### Data for this task
⟨

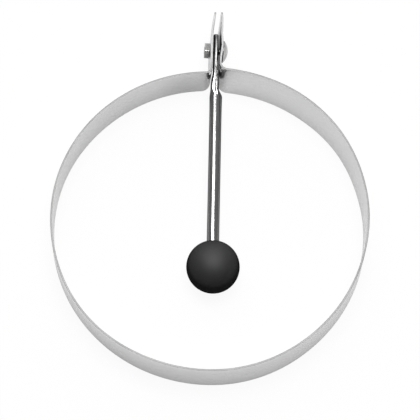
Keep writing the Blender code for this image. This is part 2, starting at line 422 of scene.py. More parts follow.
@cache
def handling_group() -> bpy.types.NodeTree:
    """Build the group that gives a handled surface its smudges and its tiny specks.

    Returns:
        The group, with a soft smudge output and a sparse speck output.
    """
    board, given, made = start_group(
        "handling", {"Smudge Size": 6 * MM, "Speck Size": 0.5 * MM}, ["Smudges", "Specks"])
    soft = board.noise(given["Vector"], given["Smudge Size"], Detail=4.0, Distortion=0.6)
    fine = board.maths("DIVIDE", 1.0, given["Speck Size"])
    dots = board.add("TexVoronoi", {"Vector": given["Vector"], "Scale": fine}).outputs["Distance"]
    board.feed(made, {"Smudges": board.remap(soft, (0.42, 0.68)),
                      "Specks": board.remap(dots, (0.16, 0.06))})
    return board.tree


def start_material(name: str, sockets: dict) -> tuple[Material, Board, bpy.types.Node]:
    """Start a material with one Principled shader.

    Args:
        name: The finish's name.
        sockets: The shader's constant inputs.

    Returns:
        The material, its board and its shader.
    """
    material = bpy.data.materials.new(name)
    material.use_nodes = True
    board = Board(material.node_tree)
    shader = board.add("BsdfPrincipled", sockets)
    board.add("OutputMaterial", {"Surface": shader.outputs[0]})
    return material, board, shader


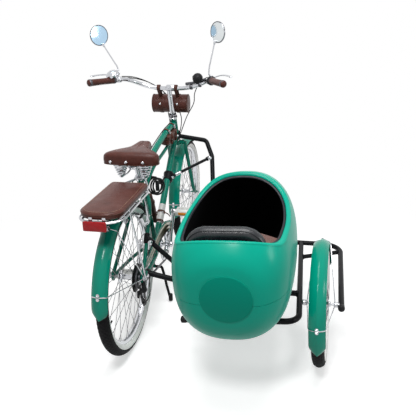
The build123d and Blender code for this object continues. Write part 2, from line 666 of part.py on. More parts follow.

⟩

### Objective
Look for the word "Blender" and return every line where it occurs.

### Response below
Keep writing the Blender code for this image. This is part 2, starting at line 422 of scene.py. More parts follow.
The build123d and Blender code for this object continues. Write part 2, from line 666 of part.py on. More parts follow.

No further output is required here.